The writers then expressed their concern that the number of palliative care physicians has dropped after euthanasia was legalized:
We are disturbed that the number of Quebec practitioners entering palliative care dropped after legalization of euthanasia, and the CMQ and the Quebec Society for Palliative Care are concerned that patients are choosing euthanasia because adequate palliative care is unavailable.
They then shared three stories of patients who were pressured to die by euthanasia.
We are disturbed and grieved by the story of a 25-year-old disabled woman in acute crisis in an Emergency ward, pressured to consider assisted suicide by an attending physician, who called her mother “selfish” for protecting her. 
We are disturbed and angered to hear that hospital authorities denied a chronically ill, severely disabled patient the care he needed, suggesting euthanasia or assisted suicide instead. 
And we were astonished to hear that some emergency physicians in Quebec were, for a time, letting suicide victims die even though they could have saved their lives. The incidents came to light at about the time the Quebec euthanasia law came into force, and the president of the Association of Quebec Emergency Physicians speculated that the law and accompanying publicity may have ‘confused’ the physicians about their role.

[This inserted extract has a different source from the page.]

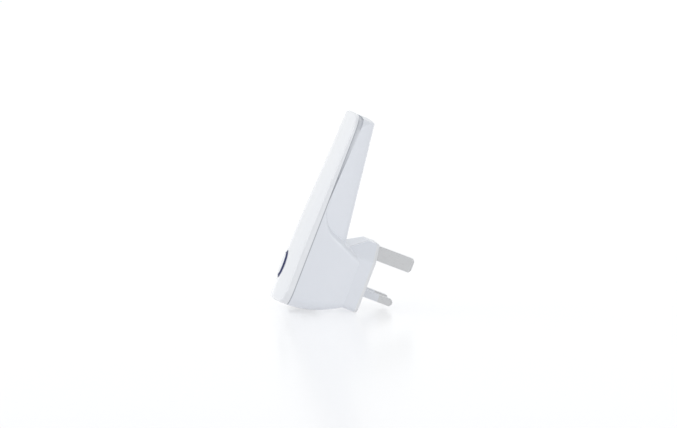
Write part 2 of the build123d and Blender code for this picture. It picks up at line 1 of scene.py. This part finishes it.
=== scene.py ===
# %% [markdown]
# # A plug-in wifi range extender, dressed for its portrait
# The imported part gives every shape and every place. This script gives each surface its material, redraws the
# earth pin with eased edges, and sets up a floor, lights and a camera.
# Lengths are in metres. +Z is up, the face looks along -Y and the plug's pins point along +Y.

# %% Load the frame
import json
import math
import bmesh
import bpy
from mathutils import Matrix, Vector


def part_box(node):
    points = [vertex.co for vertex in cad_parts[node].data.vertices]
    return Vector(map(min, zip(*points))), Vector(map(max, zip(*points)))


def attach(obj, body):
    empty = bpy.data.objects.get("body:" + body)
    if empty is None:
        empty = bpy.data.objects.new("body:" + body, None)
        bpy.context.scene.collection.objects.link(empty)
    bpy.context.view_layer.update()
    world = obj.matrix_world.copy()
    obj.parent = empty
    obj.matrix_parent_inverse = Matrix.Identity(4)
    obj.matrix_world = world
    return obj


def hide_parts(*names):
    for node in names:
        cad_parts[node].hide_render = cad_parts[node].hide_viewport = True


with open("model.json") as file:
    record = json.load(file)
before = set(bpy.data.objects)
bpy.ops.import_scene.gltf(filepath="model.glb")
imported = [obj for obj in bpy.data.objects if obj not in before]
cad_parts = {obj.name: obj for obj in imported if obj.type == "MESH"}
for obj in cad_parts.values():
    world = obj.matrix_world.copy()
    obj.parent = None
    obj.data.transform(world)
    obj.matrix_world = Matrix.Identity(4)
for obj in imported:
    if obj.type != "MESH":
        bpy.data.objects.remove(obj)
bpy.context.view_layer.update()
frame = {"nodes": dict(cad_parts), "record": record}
nodes = frame["nodes"]

# %% [markdown]
# ## Writing shaders as arithmetic
# A Value wraps one socket. Adding, multiplying or comparing Values makes the Math nodes for it, so a pattern
# reads like a formula. A Shader is one material's node tree, and its node() method makes any other node.

# %% Values and shaders
class Value:
    def __init__(self, shader, socket):
        self.shader = shader
        self.socket = socket

    def math(self, operation, a, b=0.0, clamp=False):
        settings = {"operation": operation, "use_clamp": clamp}
        return self.shader.node("ShaderNodeMath", settings, {0: a, 1: b})

    def __add__(self, other):
        return self.math("ADD", self, other)

    def __radd__(self, other):
        return self.math("ADD", other, self)

    def __sub__(self, other):
        return self.math("SUBTRACT", self, other)

    def __rsub__(self, other):
        return self.math("SUBTRACT", other, self)

    def __mul__(self, other):
        return self.math("MULTIPLY", self, other)

    def __truediv__(self, other):
        return self.math("DIVIDE", self, other)

    def above(self, limit):
        return self.math("GREATER_THAN", self, limit)

    def below(self, limit):
        return self.math("LESS_THAN", self, limit)

    def fract(self):
        return self.math("FRACT", self)

    def size(self):
        return self.math("ABSOLUTE", self)

    def limited(self):
        return self.math("ADD", self, 0.0, clamp=True)

    def ramp(self, start, end):
        """0 at start, 1 at end, smooth in between."""
        settings = {"interpolation_type": "SMOOTHSTEP"}
        inputs = {"Value": self, "From Min": start, "From Max": end}
        return self.shader.node("ShaderNodeMapRange", settings, inputs)


class Shader:
    def __init__(self, name):
        self.material = bpy.data.materials.new(name)
        self.material.use_nodes = True
        self.tree = self.material.node_tree
        self.tree.nodes.clear()
        self.surface = self.tree.nodes.new("ShaderNodeBsdfPrincipled")
        output = self.tree.nodes.new("ShaderNodeOutputMaterial")
        self.tree.links.new(self.surface.outputs[0], output.inputs[0])
        self.place = self.node("ShaderNodeTexCoord", {}, {}, "Object")
        split = self.node("ShaderNodeSeparateXYZ", {}, {0: self.place}, None)
        self.x, self.y, self.z = (Value(self, split.outputs[i]) for i in range(3))

    def feed(self, socket, value):
        if isinstance(value, Value):
            self.tree.links.new(value.socket, socket)
        elif isinstance(value, tuple) and socket.type == "RGBA":
            socket.default_value = (*value[:3], 1.0)
        else:
            socket.default_value = value

    def node(self, kind, settings, inputs, output=0):
        made = self.tree.nodes.new(kind)
        for key, value in settings.items():
            setattr(made, key, value)
        for key, value in inputs.items():
            self.feed(made.inputs[key], value)
        return made if output is None else Value(self, made.outputs[output])

    def noise(self, per_metre, detail=3.0, roughness=0.5, stretch=(1.0, 1.0, 1.0)):
        """Soft noise from 0 to 1, with about per_metre blotches in a metre."""
        moved = self.node("ShaderNodeMapping", {}, {"Vector": self.place, "Scale": stretch})
        inputs = {"Vector": moved, "Scale": per_metre, "Detail": detail, "Roughness": roughness}
        return self.node("ShaderNodeTexNoise", {}, inputs)

    def cells(self, per_metre):
        """Distance to the nearest of about per_metre scattered points in a metre."""
        inputs = {"Vector": self.place, "Scale": per_metre}
        return self.node("ShaderNodeTexVoronoi", {"feature": "F1"}, inputs, "Distance")

    def mix(self, a, b, factor):
        """Colour a where factor is 0 and colour b where it is 1."""
        return self.node("ShaderNodeMix", {"data_type": "RGBA"}, {0: factor, 6: a, 7: b}, 2)

    def bump(self, height, depth, strength=1.0):
        """height from 0 to 1 raised by depth metres."""
        return self.node("ShaderNodeBump", {}, {"Height": height, "Distance": depth, "Strength": strength})

    def paint(self, **looks):
        for key, value in looks.items():
            self.feed(self.surface.inputs[key.replace("_", " ")], value)
        return self.material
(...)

Euthanasia is transforming the medical culture in Canada. They wrote:
However, when emergency physicians refuse to resuscitate patients who attempt suicide and urge disabled patients in crisis to request euthanasia, such “changes in the medical culture” are not, in our view, consistent with ensuring patient safety, nor with maintaining the trust essential to preserving the Hippocratic physician-patient relationship. 
And when physicians are told to write ‘natural death’ instead of ‘euthanasia’ on the death certificates – and, by extension, to misrepresent facts – “changes in the medical culture” may make physicians comfortable, but we do not believe that they will sustain trust in the medical profession. Even newly released federal guidelines for monitoring euthanasia lack any emphasis on prevention of EAS, in favour of merely regulating these practices. 

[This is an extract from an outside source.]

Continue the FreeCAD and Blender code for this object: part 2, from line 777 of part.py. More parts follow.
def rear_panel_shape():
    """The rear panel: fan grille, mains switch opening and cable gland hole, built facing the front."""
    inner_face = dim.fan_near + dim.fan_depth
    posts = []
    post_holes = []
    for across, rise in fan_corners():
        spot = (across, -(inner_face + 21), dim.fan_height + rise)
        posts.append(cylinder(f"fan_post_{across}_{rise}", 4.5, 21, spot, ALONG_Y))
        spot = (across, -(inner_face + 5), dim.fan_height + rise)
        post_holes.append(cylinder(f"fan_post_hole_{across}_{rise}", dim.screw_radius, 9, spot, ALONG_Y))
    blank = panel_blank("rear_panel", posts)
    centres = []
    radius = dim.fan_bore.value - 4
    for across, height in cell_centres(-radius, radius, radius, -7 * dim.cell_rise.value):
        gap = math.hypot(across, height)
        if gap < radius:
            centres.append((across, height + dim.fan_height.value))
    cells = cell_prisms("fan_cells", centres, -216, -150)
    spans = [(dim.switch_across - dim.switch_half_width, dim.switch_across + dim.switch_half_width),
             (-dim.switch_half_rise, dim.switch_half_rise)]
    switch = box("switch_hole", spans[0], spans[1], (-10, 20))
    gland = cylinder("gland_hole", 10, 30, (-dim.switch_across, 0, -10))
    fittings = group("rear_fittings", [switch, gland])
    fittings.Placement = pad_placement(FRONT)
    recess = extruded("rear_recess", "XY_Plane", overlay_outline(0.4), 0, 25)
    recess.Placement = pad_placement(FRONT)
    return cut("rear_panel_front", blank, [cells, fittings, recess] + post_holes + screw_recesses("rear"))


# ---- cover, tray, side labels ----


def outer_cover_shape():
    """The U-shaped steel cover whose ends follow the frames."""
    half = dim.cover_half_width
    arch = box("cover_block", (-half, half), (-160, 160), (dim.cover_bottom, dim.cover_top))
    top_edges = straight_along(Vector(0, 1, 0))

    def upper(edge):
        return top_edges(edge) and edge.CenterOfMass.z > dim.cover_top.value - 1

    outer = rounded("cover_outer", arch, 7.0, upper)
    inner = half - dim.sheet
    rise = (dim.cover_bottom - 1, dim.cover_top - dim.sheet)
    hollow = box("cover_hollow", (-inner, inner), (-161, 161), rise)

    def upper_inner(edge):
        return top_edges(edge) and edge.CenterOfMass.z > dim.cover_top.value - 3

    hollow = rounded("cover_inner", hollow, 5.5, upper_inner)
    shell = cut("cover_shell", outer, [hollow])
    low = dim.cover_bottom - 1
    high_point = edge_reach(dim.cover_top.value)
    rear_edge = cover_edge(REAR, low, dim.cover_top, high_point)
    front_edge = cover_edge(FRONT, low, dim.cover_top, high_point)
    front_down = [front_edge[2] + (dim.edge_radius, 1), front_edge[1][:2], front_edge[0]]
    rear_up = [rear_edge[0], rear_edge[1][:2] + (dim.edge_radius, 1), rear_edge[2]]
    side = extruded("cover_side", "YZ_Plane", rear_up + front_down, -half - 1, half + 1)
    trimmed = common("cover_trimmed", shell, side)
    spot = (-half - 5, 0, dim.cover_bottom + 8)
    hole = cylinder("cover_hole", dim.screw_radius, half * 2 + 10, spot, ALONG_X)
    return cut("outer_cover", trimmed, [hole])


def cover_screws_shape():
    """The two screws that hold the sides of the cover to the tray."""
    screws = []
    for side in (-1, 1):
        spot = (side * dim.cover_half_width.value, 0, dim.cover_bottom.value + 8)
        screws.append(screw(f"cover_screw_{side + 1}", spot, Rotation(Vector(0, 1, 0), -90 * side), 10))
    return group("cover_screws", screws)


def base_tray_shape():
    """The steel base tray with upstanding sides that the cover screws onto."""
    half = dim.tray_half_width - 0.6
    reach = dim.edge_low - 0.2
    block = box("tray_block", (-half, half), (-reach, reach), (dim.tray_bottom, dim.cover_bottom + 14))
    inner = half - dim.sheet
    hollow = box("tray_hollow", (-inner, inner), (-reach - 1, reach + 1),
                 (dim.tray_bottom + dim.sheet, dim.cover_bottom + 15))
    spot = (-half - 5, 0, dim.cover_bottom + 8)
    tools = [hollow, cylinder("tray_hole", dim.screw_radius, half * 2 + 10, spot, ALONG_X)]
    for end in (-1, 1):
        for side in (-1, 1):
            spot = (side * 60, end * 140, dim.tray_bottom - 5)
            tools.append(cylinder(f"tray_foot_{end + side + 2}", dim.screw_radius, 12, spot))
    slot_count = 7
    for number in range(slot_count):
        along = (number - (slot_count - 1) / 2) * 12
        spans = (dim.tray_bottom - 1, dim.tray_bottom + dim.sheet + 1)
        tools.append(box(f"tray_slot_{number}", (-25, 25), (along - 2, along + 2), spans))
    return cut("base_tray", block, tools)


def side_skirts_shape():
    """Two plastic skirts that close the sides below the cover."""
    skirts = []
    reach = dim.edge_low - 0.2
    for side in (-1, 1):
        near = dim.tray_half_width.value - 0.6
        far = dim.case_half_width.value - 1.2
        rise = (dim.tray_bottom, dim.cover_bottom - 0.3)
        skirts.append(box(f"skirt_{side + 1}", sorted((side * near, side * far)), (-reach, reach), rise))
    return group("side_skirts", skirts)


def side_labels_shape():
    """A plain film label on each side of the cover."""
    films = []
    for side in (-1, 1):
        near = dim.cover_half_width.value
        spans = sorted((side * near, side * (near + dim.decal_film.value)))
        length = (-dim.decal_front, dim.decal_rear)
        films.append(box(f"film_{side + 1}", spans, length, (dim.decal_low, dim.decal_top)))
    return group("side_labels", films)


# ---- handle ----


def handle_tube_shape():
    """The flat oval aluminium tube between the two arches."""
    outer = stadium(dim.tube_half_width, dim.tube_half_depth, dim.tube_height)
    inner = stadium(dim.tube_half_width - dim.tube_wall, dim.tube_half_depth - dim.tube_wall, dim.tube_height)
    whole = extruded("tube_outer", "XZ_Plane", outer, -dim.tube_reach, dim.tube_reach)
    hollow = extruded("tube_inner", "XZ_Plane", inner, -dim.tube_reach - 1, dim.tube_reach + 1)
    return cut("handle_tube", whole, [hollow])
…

Finally, when a Jewish nursing home forbids euthanasia and assisted suicide on its premises out of respect for Jewish beliefs and concern for its residents (who include Holocaust survivors), “changes in the medical culture” may encourage applause for the EAS practitioner who crept in at night to lethally inject someone, but we do not applaud; we are aghast.
They concluded the article by stating:
As Canadians, we are saddened by this situation, but we hope that our experience and observations will serve as a warning for our colleagues in other countries, and their patients. Most important: The World Medical Association must recognize that accommodating the kind of radical change in medical culture underway in Canada is ill-advised. Mindful of the legacy of past WMA leaders, such as former Secretary General, Dr. Andre Wynen, who, based on his personal experience, stood courageously against any minimization of the dangers of euthanasia to patients and physicians, we advise against any compromising additions or modifications to existing WMA declarations, and strongly support a full defence of established policy against euthanasia and assisted suicide.
Links to other articles concerning the World Medical Association euthanasia debate:

1 comment:

gadfly said...

"Counsel and overcome resistance from family members..." From the academic article cited and linked. Um, why didn't the process come to a halt if the family members were resisting? Isn't the presence of that phrase equivalent to admitting that there is medical coercion happening?